For Short and Hale, straight edge is about ownership of personal autonomy. In a world marred by horrors beyond our individual control, following this philosophy is a means of remaining in charge of one’s own existence. It provides “something to believe in,” as Inclination expresses on “A Decision.”
There’s a touch of the spiritual to the language Inclination use regarding straight edge. “I find my relationship with straight edge spiritual, but it’s because it involves the community of hardcore,” says Hale. “I don’t find it to be a relationship with God, but I do find that when I’m at a show. That’s my form of church.”

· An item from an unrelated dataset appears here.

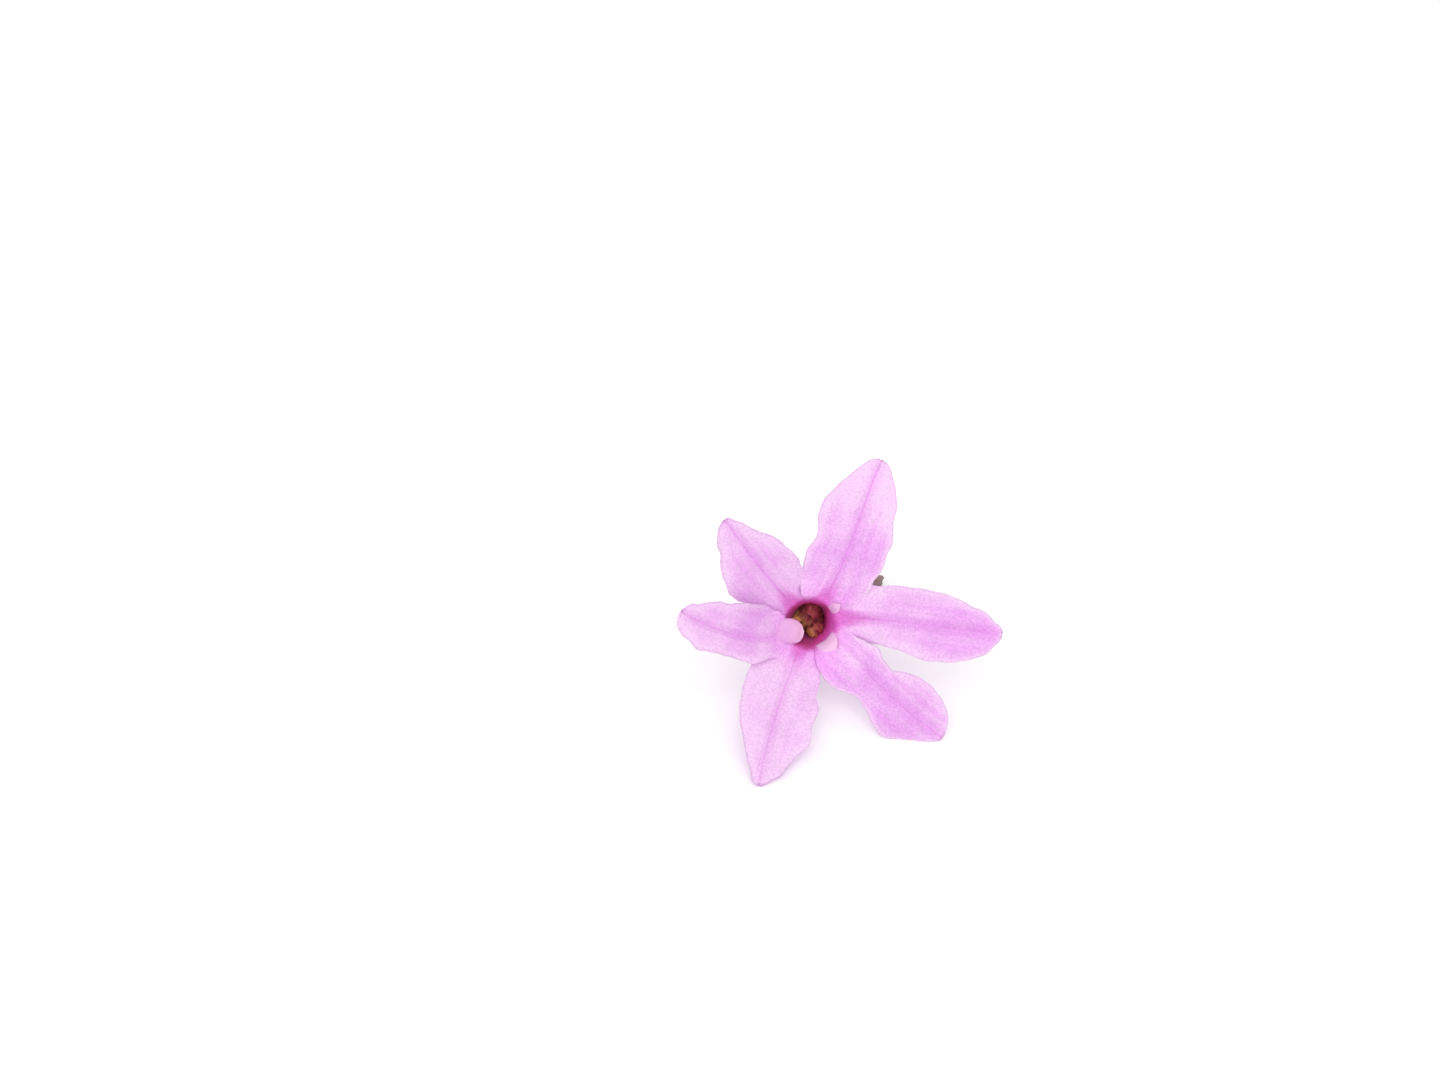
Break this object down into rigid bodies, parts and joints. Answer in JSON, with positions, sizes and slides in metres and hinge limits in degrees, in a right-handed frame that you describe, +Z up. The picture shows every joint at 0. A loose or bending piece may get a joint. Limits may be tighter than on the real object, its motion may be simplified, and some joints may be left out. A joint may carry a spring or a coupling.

“To me, it is spirituality,” says Short. “But so is hardcore. There’s nothing more amazing to me than being in a mosh pit. It’s transcendent. It isn’t something I do to let out my aggression, I do that at work. I come to hardcore to be with the people I belong with.”
Unaltered Perspective is a remarkable attempt to foster this sense of belonging. It’s an intense ride, but also a consistently thrilling vision of hardcore punk at its most empathetic and human.